---------- Exercise inputs ----------

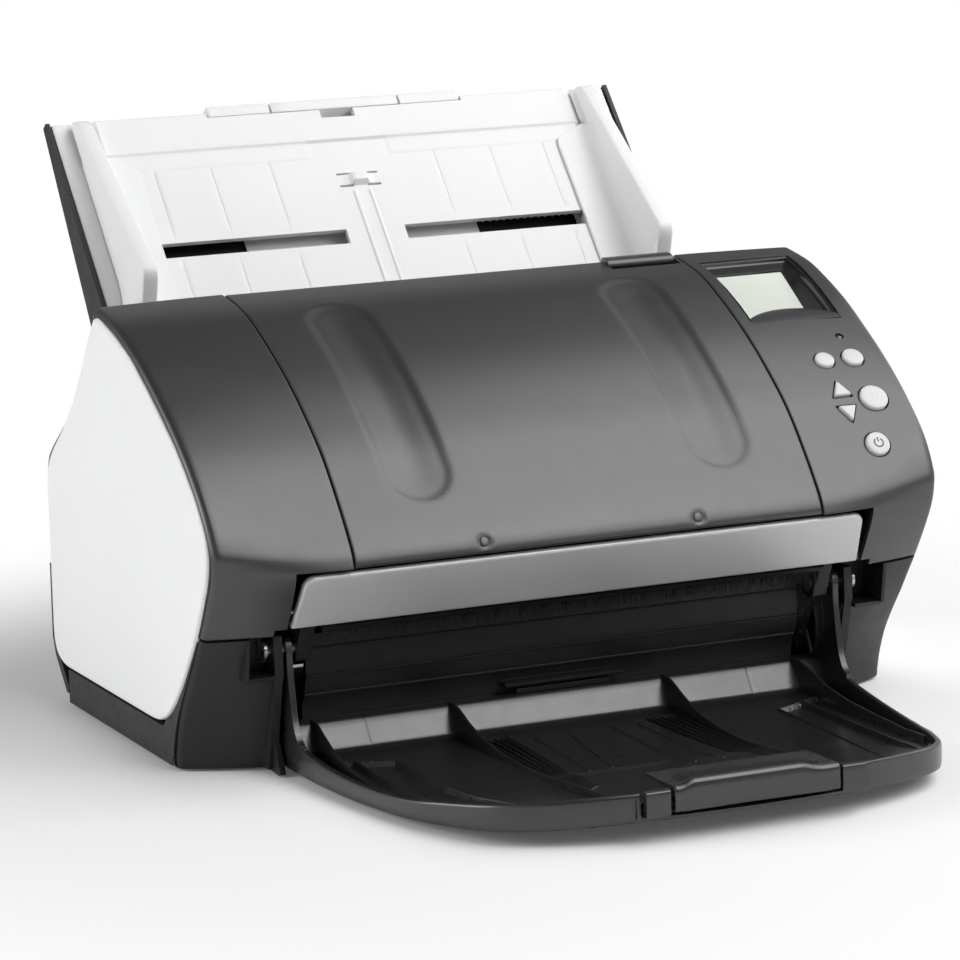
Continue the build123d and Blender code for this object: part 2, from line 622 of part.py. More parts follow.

----------
---------- Exercise inputs ----------

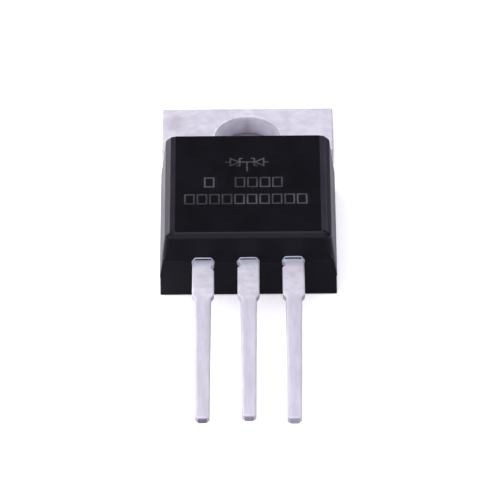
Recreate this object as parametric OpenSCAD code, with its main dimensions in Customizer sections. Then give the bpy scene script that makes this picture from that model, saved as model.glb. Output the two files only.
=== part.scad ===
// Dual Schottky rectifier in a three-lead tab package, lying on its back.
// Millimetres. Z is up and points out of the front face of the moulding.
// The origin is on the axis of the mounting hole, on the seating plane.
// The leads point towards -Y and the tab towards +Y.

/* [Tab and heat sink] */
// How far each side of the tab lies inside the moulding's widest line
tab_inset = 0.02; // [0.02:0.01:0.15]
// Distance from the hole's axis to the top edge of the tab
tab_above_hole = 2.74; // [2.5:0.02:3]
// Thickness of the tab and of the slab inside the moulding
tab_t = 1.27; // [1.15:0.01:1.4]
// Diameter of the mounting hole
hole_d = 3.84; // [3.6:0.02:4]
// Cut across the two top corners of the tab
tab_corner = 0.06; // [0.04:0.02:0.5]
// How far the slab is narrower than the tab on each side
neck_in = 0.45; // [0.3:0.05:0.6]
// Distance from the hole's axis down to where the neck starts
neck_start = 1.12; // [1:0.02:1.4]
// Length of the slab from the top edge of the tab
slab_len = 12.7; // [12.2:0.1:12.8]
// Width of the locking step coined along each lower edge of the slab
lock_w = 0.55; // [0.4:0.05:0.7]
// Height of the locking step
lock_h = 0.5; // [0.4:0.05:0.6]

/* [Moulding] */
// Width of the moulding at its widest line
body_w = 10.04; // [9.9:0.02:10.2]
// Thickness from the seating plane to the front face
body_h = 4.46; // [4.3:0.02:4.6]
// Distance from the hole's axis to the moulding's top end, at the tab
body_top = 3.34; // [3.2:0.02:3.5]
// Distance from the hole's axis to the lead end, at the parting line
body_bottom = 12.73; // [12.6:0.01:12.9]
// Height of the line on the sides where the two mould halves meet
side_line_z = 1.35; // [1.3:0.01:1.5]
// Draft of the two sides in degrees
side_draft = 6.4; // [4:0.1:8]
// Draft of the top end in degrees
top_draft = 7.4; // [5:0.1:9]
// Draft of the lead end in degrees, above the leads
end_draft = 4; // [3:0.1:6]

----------

The word "this" may appear on some lines of these records; state how many such lines there are, and nothing else.

_Exercise response_. 2